Tuesday, April 22, 2008

Happy Birthday Savannah!


10 years ago...

Nashville had just been hit by a tornado and I was eating Cadbury mini eggs by the pound while on 'bed-rest'. I was thirty seven weeks pregnant and it was not pretty. My blood pressure was through the roof and, in addition to the seventy pounds of actual weight I had gained (mostly due to Cadbury), I was also puffed up like a blowfish with severe edema. Did I mention that it wasn't pretty?

I had my weekly doctor's appointment Monday 4/21/98. Ryan was out of town and unexpectedly returned just as I was pulling out of the driveway. He rarely got to make it to a an appointment with me so he was really happy to make it in time. Once we got to the doctor's office, I had the usual checks and was planning on returning the following week just as I had been doing for the past two months. My doc had other plans. She asked me to go to the hospital for a fetal stress test. The receptionist asked me as we were leaving, "Is she going to deliver you today?" Ryan and I both laughed. "Of course not." I said. "She just wants me to have another stress test." I had already had that test done several weeks earlier and honestly, we were so naive, we just didn't realize that 37 weeks is considered full term and that my doc had no intention of letting my pregnancy progress any further.

We stopped by McDonalds on the way to the hospital. If I had known that I would not be eating again for four days, I would definitely have gotten the McFlurry. We arrived at the hospital, had the stress test and just as I was planning to leave I overheard the nurse on the phone with my doctor. They weren't planning on my leaving that hospital without a baby. It seems silly to say that after years of dreaming about having a baby and 37 weeks of being pregnant that I was completely unprepared for this moment. But it's true. I was planning to be pregnant for at least another month. (First babies are always late, right?)

The nurses got me set up in a room and begin an IV of Pitocin to start the labor and Magnesium to keep my blood pressure from killing me. The magnesium makes you really hot so the hospital room was like the Arctic which made me comfortable but everyone else not so much. Unfortunately, the nurses failed to mention that the magnesium would make labor much slower. So assuming the baby would arrive late Monday night, all my family assembled at the hospital. They paraded in and out of my room and as I was feeling hardly any contractions, we all had a pretty good time. Around 8PM, my doctor arrived and broke my water. Good time = OVER.

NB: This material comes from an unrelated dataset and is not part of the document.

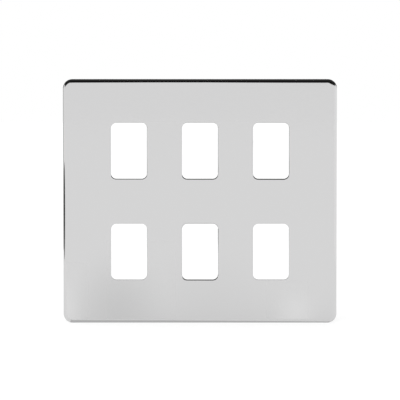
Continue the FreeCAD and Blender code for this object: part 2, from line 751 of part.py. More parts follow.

Over the next twelve hours, I stayed in fairly constant pain and made ridiculously little progress in my labor. The nurses finally gave me a shot of some delightful drug the next morning and I was able to get a couple hours of sleep. (Just prior to this when I was really exhausted and my judgement was clouded by pain, I had watched Ryan sleeping in the chair beside my bed and had carefully planned on ways to get my IV out and kill him with it. Let's just say I needed that shot, OK?)

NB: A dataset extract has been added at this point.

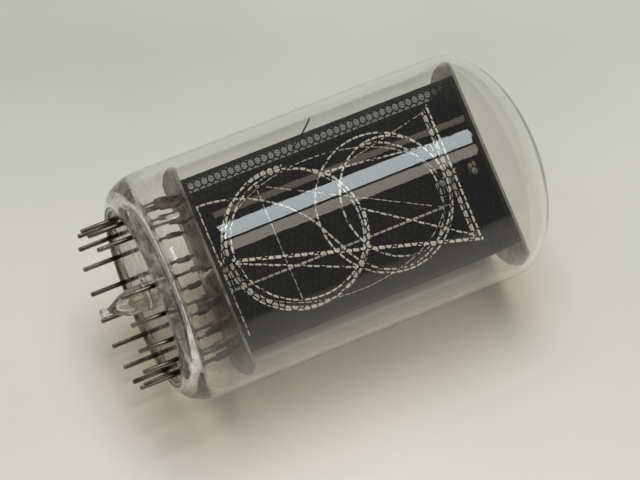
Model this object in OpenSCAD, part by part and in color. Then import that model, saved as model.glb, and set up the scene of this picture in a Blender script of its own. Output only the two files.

A few hours later, I got the epidural. A few hours later, I started pushing. A few hours later, I was still pushing. I was really convinced, at this point, that we should all just go home and try this another day. Some strange man came into the room (Ryan told me later it was the anesthesiologist) and placed both hands on the top of my stomach and, literally, pushed Savannah into the world. 4:22PM on 4/22/98.

I would like to tell you that I held her and wept while whispering words of love into her tiny little ears. But actually, I just laid there praying for death. Savannah and I were both pretty exhausted and due to the magnesium meds that I was on, I had to be taken to a recovery unit and she was taken to the nursery.

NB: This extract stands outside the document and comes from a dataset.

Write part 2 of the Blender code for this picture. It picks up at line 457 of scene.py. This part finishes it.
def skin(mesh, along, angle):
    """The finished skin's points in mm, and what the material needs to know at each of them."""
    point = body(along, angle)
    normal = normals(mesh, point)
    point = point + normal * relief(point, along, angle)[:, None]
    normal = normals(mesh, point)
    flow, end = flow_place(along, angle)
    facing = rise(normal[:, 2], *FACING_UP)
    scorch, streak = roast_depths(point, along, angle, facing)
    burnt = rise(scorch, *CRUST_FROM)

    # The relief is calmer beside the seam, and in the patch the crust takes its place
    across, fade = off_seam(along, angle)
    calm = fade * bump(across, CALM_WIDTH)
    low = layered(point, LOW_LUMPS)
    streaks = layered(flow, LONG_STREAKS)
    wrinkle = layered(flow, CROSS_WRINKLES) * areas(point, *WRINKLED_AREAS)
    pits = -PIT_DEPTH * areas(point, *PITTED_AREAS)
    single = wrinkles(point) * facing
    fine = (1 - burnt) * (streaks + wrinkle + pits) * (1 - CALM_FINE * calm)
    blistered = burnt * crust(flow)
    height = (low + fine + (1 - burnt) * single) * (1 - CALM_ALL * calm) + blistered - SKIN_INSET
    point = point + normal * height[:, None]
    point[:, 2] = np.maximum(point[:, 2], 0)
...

I languished in that recovery room for the next 24 hours. No baby, no food, no TV and visitors for only 10 minutes per hour. Finally, late Wednesday night, they moved me to a room and brought Savannah to me. We'd had a rocky start but as soon as they handed her to me, it was all over. I don't think I put her down for the next two weeks. After a lifetime of babysitting, daycare work and obsessing over other people's babies, I finally had one all to myself.

1 comment:

Zebraman said...

You should clutch her to your bosom until she pries herself loose. It'll be like old times, eh?